[Dataset excerpt]

□ □ □ □

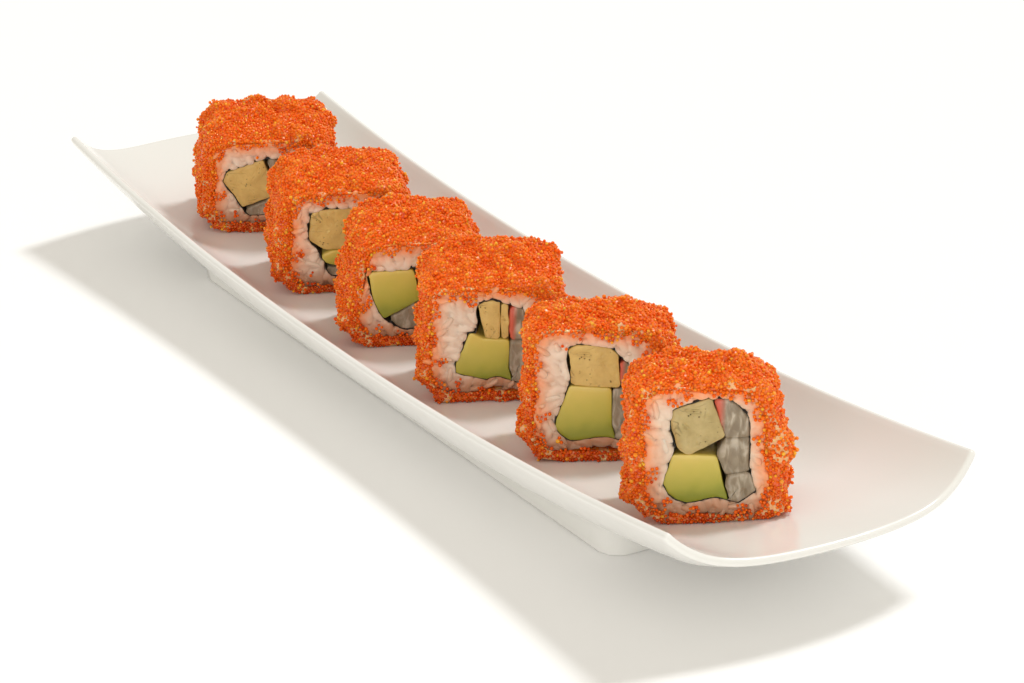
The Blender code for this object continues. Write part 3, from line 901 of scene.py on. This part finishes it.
def build_rice(name, place, weed, materials, draw):
    """The rice ring with its cut faces raised into grains, and loose grains over them."""
    node = name + "_rice"
    cad_points, cad_faces = solid(node, place)
    flat, _ = face_normals(cad_points, cad_faces)
    cuts = cad_faces[abs(flat[:, 1]) > CUT_NORMAL]
    roe = solid(name + "_roe", place)

    lining = np.repeat(ring_sides(cad_points, cad_faces)[1], 4 ** RICE_SPLITS)
    points, faces = refined(cad_points, cad_faces, RICE_SPLITS)
    inward = point_normals(points, faces[lining])
    points = points + inward * RICE_OVERLAP
    middle = (cad_points[:, 1].min() + cad_points[:, 1].max()) / 2
    half = cad_points[:, 1].max() - middle
    tint = np.zeros(len(points))
    _, spots, normals = sprinkled(cad_points, cuts, GRAIN_TRIES, draw)
    for side in (-1, 1):
        cut = (points[:, 1] - middle) * side > half - CUT_DEPTH
        centres = spots[normals[:, 1] * side > 0]
        centres = centres[apart(centres, GRAIN_GAP)]
        rise, tint[cut] = grain_field(points[cut][:, (0, 2)], centres[:, (0, 2)], draw)
        points[cut] += inward[cut] * (rise * GRAIN_OVERHANG)[:, None]
        points[cut, 1] += side * (rise - RICE_INSET)
    # The low number darkens the rice near the plate as painted shade
    values = {"tint": tint, "stain": stained(points, roe), "low": low_shade(points)}
    points = pressed_in(points, weed)
    bed = mesh_object("ricebed_" + name, points, faces, materials["rice"], place, values)
    keep(bed, "rice", node)

    kept = apart(spots, LOOSE_GAP)
    spots, normals = spots[kept], normals[kept]
    turns = grain_turns(len(spots), draw)
    sizes = np.array((GRAIN_LENGTH, GRAIN_WIDTH, GRAIN_WIDTH * 0.9))
    sizes = sizes * draw.uniform(*GRAIN_LENGTHS, (len(spots), 3))
    inside = clear_of_seaweed(weed, spots, turns[:, :, 0] * sizes[:, :1] / 2)
    spots, normals, turns, sizes = (x[inside] for x in (spots, normals, turns, sizes))
    spots = pressed_in(spots, weed)
    sunk = LOOSE_SUNK + abs(turns[:, 1, 0]) * LOOSE_TILT_SUNK
    spots[:, 1] -= np.sign(normals[:, 1]) * sunk
    shape = grain_shape()
    grains, faces = copies(shape, spots, turns, sizes)
    values = {
        "tint": np.repeat(draw.random(len(spots)), len(shape[0])),
        "stain": stained(grains, roe),
        "low": low_shade(grains),
    }
    piece = mesh_object("grains_" + name, grains, faces, materials["rice"], place, values)
    keep(piece, "rice", node)


def low_shade(points):
    """How close points are to the plate below them, for the painted shade at the rolls' bottoms.
    """
    return np.exp(-np.maximum(points[:, 2], 0) / LOW_SHADE_HEIGHT)


def stained(points, roe):
    """How far the roe's colour has spread into the rice at points."""
    return np.exp(-(distances(points, roe) / STAIN_REACH) ** 2)


def grain_field(points, centres, draw):
    """How far grains lying side by side stand out at points of a cut face, and their tints."""
    count = len(centres)
    angle = draw.uniform(0, math.tau, count)
    along = np.stack((np.cos(angle), np.sin(angle)), 1)
    long_half = GRAIN_LENGTH / 2 * draw.uniform(*GRAIN_LENGTHS, count)
    wide_half = GRAIN_WIDTH / 2 * draw.uniform(*GRAIN_WIDTHS, count)
    offset = points[:, None] - centres
    u = (offset * along).sum(2) / long_half
    v = (offset[:, :, 1] * along[:, 0] - offset[:, :, 0] * along[:, 1]) / wide_half
    dome = np.sqrt(np.maximum(1 - abs(u) ** 2.5 - v * v, 0))
    step = draw.uniform(-GRAIN_STEP, GRAIN_STEP, count)
    rise = dome + step + u * draw.uniform(-GRAIN_SLOPE, GRAIN_SLOPE, count)
    rise = np.where(dome > 0, rise, GRAIN_FLOOR) * GRAIN_RISE
    return rise.max(1), draw.random(count)[rise.argmax(1)]


def polar(points, middle):
    """Angles and distances of points round a middle."""
    offset = points - middle
    return np.arctan2(offset[:, 1], offset[:, 0]), np.linalg.norm(offset, axis=1)


def outward_from(middle, points):
    """Unit vectors from a middle towards points."""
    return (points - middle) / np.linalg.norm(points - middle, axis=1)[:, None]


def clear_of_seaweed(weed, spots, half):
    """Which grains have both ends outside the seaweed's ring."""
    around, wall = polar(weed["loose"], weed["middle"])
    clear = np.ones(len(spots), bool)
    for end in (spots + half, spots - half):
        angle, reach = polar(end[:, (0, 2)], weed["middle"])
        clear &= reach > np.interp(angle, around, wall, period=math.tau) - GRAIN_REACH
    return clear


def pressed_in(points, weed):
    """Points of the rice moved in with the seaweed, less so farther away from it."""
    around, wall = polar(weed["loose"], weed["middle"])
    press = wall - polar(weed["pressed"], weed["middle"])[1]
    angle, reach = polar(points[:, (0, 2)], weed["middle"])
    beyond = reach - np.interp(angle, around, wall, period=math.tau)
    share = np.clip(1 - beyond / PRESS_FADE, 0, 1)
    step = np.interp(angle, around, press, period=math.tau) * share / reach
    moved = points.copy()
    moved[:, (0, 2)] -= (points[:, (0, 2)] - weed["middle"]) * step[:, None]
    return moved


def grain_turns(count, draw):
    """Rotations that lay most grains nearly flat in the cut face."""
    turns = []
    for _ in range(count):
        about = draw.uniform(0, math.tau)
        tilt = draw.normal(0, GRAIN_TILT)
        turn = Euler((draw.uniform(0, math.tau), 0, tilt)).to_matrix()
        turns.append(Matrix.Rotation(about, 3, "Y") @ turn)
    return np.array(turns)


def front_outline(node, place):
    """The points of a solid's front face, in order round it, and its depths."""
    points, _ = solid(node, place)
    front, back = points[:, 1].min(), points[:, 1].max()
    loop = points[points[:, 1] < front + 0.05 * MM][:, (0, 2)]
    middle = (loop.min(0) + loop.max(0)) / 2
    around, _ = polar(loop, middle)
    return loop[np.argsort(around)], front, back


def ring_outline(node, place):
    """A ring solid's outer outline half way through it, its middle and its depths."""
    points, faces = solid(node, place)
    front, back = points[:, 1].min(), points[:, 1].max()
    low, high = points.min(0), points.max(0)
    middle = Vector(((low[0] + high[0]) / 2, (front + back) / 2, (low[2] + high[2]) / 2))
    tree = search_tree(points, faces)
    outline = []
    for angle in np.linspace(0, math.tau, WEED_POINTS, endpoint=False):
        far = Vector((math.cos(angle), 0, math.sin(angle))) * (high[0] - low[0]) * 2
        hit = tree.ray_cast(middle + far, -far)[0]
        outline.append((hit.x, hit.z))
    return np.array(outline), np.array((middle.x, middle.z)), front, back


def seaweed_path(name, place):
    """The seaweed's outline, loose as in the CAD and pressed in towards the fillings."""
    loose, middle, front, back = ring_outline(name + "_nori", place)
    wall = np.linalg.norm(loose - middle, axis=1)
    centre = Vector((middle[0], (front + back) / 2, middle[1]))
    filled = np.zeros(WEED_POINTS)
    for label in ROLLS[name]["fillings"]:
        tree = search_tree(*solid(f"{name}_{label}", place))
        for index, (x, z) in enumerate((loose - middle).tolist()):
            away = Vector((x, 0, z))
            hit = tree.ray_cast(centre + away, -away, away.length)[0]
            if hit is not None:
                filled[index] = max(filled[index], (hit - centre).length)
    near = range(-PRESS_BLUR, PRESS_BLUR + 1)
    gap = np.min([np.roll(wall - filled - PRESS_GAP, step) for step in near], 0)
    gap = np.mean([np.roll(gap, step) for step in near], 0)
    press = np.clip(gap, 0, PRESS_LIMIT)
    pressed = middle + (loose - middle) * (1 - press / wall)[:, None]
    return dict(loose=loose, pressed=pressed, middle=middle, front=front, back=back)


def build_seaweed(name, place, weed, materials, draw):
    """The dark sheet, thin and ragged at both cuts."""
    front, back = weed["front"], weed["back"]
    outer = evened(weed["pressed"], WEED_POINTS)
    outward = outward_from(weed["middle"], outer)
    spot = np.column_stack((outer, np.zeros(WEED_POINTS)))
    wave_width, wave_height = WEED_WAVE
    rough = waves(spot, wave_width, draw.uniform(*NOISE_STARTS))
    outer = outer + outward * (rough * wave_height)[:, None]
    rings = []
    stations = np.linspace(0, 1, WEED_STATIONS)
    for inset, order in ((0.0, stations), (WEED_THICKNESS, stations[::-1])):
        for station in order:
            ends = abs(2 * station - 1) ** 4
            ragged = waves(spot, WEED_RAG_WIDTH, draw.uniform(*NOISE_STARTS)) * WEED_RAGGED
            inward = (ragged + WEED_RECESS) * ends * (1 if station < 0.5 else -1)
            depth = front + (back - front) * station + inward
            fold = WEED_FOLD * (1 - abs(2 * station - 1)) if inset else 0
            ring = outer - outward * (inset + fold)
            rings.append(np.column_stack((ring[:, 0], depth, ring[:, 1])))
    points, faces = skinned(rings, joined_ends=True)
    piece = mesh_object("seaweed_" + name, points, faces, materials["nori"], place)
    keep(piece, "nori", name + "_nori")


def relief(kind, ring, offset):
    """How far a cut face stands out at the points of one ring."""
    spot = np.column_stack((ring[:, 0], np.full(len(ring), offset), ring[:, 1]))
    if kind == "crab":
        fibres = waves(spot * (1.3, 1, 0.7), 4.0 * MM)
        split = np.maximum(waves(spot * (1.2, 1, 0.7), 3.2 * MM, 5.0) - 0.25, 0)
        return fibres * 0.3 * MM - split * 1.6 * MM
    if kind == "omelette":
        swell = waves(spot, 4.0 * MM) * 0.3 * MM
        pits = np.maximum(waves(spot, 1.3 * MM, 9.0) - 0.35, 0)
        return swell - pits * 1.2 * MM
    return waves(spot, 5.0 * MM) * 0.15 * MM


def pressed_to_seaweed(outline, ring, middle, sole_reach):
    """A filling's outline with its points near the seaweed moved out to touch it."""
    around, ring_reach = polar(ring, middle)
    angle, reach = polar(outline, middle)
    wall = np.interp(angle, around, ring_reach, period=math.tau)
    wall = wall - WEED_THICKNESS - WALL_GAP
    down = np.clip((-np.sin(angle) - 0.5) * 3, 0, 1)
    limit = WALL_REACH + (sole_reach - WALL_REACH) * down
    share = np.clip((limit - (wall - reach)) / MM, 0, 1)
    return middle + (outline - middle) * (1 + share * (wall - reach) / reach)[:, None]


def build_filling(name, label, place, weed, materials, draw):
    """One strip of filling: a skin over the CAD strip's own section, uneven at both cuts."""
    node = f"{name}_{label}"
    kind = label.split("_")[0]
    loop, front, back = front_outline(node, place)
    middle = loop.mean(0)
    loop = loop[np.linalg.norm(loop - middle, axis=1) > 0.6 * MM]
    outline = evened(loop, FILLING_POINTS)
    spot = np.column_stack((outline, np.zeros(FILLING_POINTS)))
    away = outward_from(middle, outline)
    wobble = waves(spot, WOBBLE_WIDTH, draw.uniform(*NOISE_STARTS)) * FILLING_WOBBLE[kind]
    outline = outline + away * (FILLING_GROWTH[kind] + wobble)[:, None]
    sole_reach = SOLE_REACH if node in RESTING else WALL_REACH
    outline = pressed_to_seaweed(outline, weed["pressed"], weed["middle"], sole_reach)
    rings = []
    for depth, outward, shares in ((front, -1, CAP_SHARES), (back, 1, CAP_SHARES[::-1])):
        seed = draw.uniform(*NOISE_STARTS) * MM
        for share in shares:
            ring = middle + (outline - middle) * share
            near_edge = max((share - ROUNDING_FROM) / (1 - ROUNDING_FROM), 0)
            rounding = CUT_ROUNDING[kind] * near_edge ** 3
            out = relief(kind, ring, seed) * min((1 - share) / 0.1 + 0.35, 1) - rounding
            rings.append(np.column_stack((ring[:, 0], depth + outward * out, ring[:, 1])))
        if outward < 0:
            for station in SIDE_STATIONS:
                depths = np.full(FILLING_POINTS, front + (back - front) * station)
                rings.append(np.column_stack((outline[:, 0], depths, outline[:, 1])))
    points, faces = skinned(rings, capped=True)
    side = np.array(COLOURED_SIDE[kind])
    toward = points[:, (0, 2)] @ (side / np.linalg.norm(side))
    edge = (toward - toward.min()) / (toward.max() - toward.min())
    skin = edge if node in RED_CRAB else np.zeros(len(edge))
    values = {"edge": edge, "skin": skin}
    material = materials["pale omelette" if node == PALE_OMELETTE else kind]
    piece = mesh_object("filling_" + node, points, faces, material, place, values)
    keep(piece, kind, node)


def build_roll(name, roll, materials):
    """All the pieces of one roll."""
    turn = Euler((math.radians(roll["lean"]), 0, math.radians(roll["turn"])))
    place = Matrix.Translation(Vector(roll["foot"]) * MM) @ turn.to_matrix().to_4x4()
    draw = np.random.default_rng(int(name[-1]))
    build_roe(name, place, materials, draw)
    weed = seaweed_path(name, place)
    build_rice(name, place, weed, materials, draw)
    build_seaweed(name, place, weed, materials, draw)
    for label in roll["fillings"]:
        build_filling(name, label, place, weed, materials, draw)


def build_stage():
    """The floor, the lights and the camera."""
    points = np.array(((-1, -1, 0), (1, -1, 0), (1, 1, 0), (-1, 1, 0))) * 4.0
    floor = mesh_object("studio_floor", points, np.array(((0, 1, 2, 3),)), table_top())

    world = bpy.data.worlds.new("surround")
    bpy.context.scene.world = world
    world.use_nodes = True
    background = world.node_tree.nodes["Background"]
    background.inputs["Color"].default_value = (*SURROUND_COLOUR, 1.0)
    background.inputs["Strength"].default_value = SURROUND_STRENGTH

    light = bpy.data.lights.new("key", "SUN")
    light.energy = KEY_STRENGTH
    light.angle = math.radians(KEY_ANGLE)
    light.color = KEY_COLOUR
    key = added("key", light)
    key.rotation_euler = Vector(KEY_DIRECTION).to_track_quat("Z", "Y").to_euler()

    panel = bpy.data.lights.new("fill", "AREA")
    panel.size = FILL_WIDTH
    panel.energy = FILL_POWER
    panel.color = FILL_COLOUR
    fill = added("fill", panel)
    fill.location = FILL_SPOT
    fill.rotation_euler = Vector(FILL_SPOT).to_track_quat("Z", "Y").to_euler()

    azimuth, elevation = math.radians(AZIMUTH), math.radians(ELEVATION)
    right = Vector((math.cos(azimuth), math.sin(azimuth), 0))
    back = Vector((math.sin(azimuth) * math.cos(elevation),
                   -math.cos(azimuth) * math.cos(elevation), math.sin(elevation)))
    up = back.cross(right)
    data = bpy.data.cameras.new("camera")
    data.lens = LENS
    data.clip_start = 0.01
    camera = added("camera", data)
    axes = Matrix((right, up, back)).transposed().to_4x4()
    spot = Matrix.Translation(back * DISTANCE + right * AIM_RIGHT + up * AIM_UP)
    camera.matrix_world = spot @ axes @ Matrix.Rotation(math.radians(CAMERA_ROLL), 4, "Z")
    bpy.context.scene.camera = camera
    bpy.context.scene.view_settings.view_transform = "Standard"


def main():
    """Everything in the picture."""
    build_stage()
    materials = {
        "beads": roe_beads(),
        "bed": roe_bed(),
        "rice": rice(),
        "nori": seaweed(),
        "omelette": omelette("omelette", EGG_SHADES),
        "pale omelette": omelette("pale omelette", PALE_EGG_SHADES),
        "avocado": avocado(),
        "crab": crab(),
    }
    glaze = porcelain()
    build_plate(glaze)
    build_foot(glaze)
    for name, roll in ROLLS.items():
        build_roll(name, roll, materials)


main()
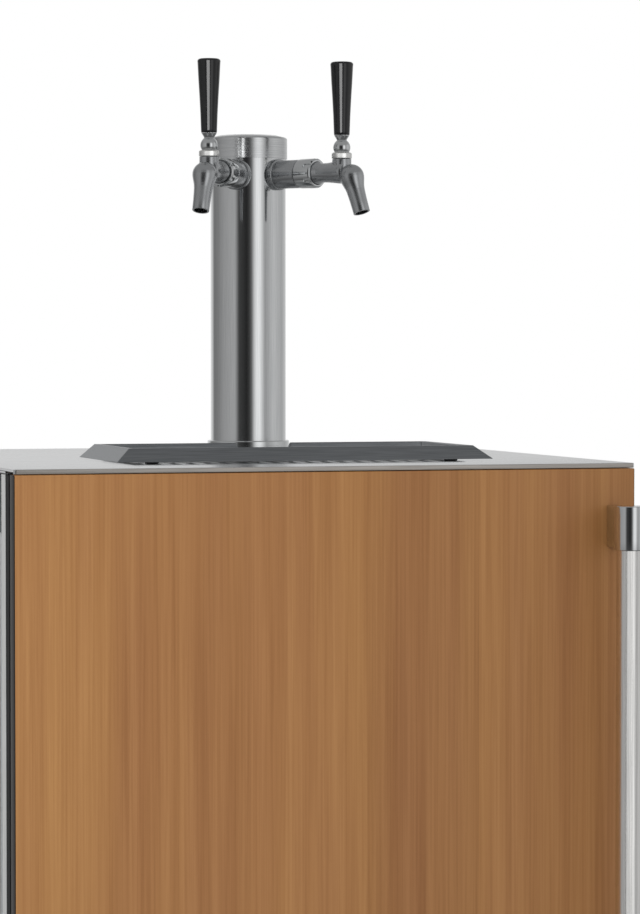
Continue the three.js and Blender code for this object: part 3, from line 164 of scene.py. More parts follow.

□ □ □ □

Go through the data and gather every line that holds "this".

__The result__:
The Blender code for this object continues. Write part 3, from line 901 of scene.py on. This part finishes it.
Continue the three.js and Blender code for this object: part 3, from line 164 of scene.py. More parts follow.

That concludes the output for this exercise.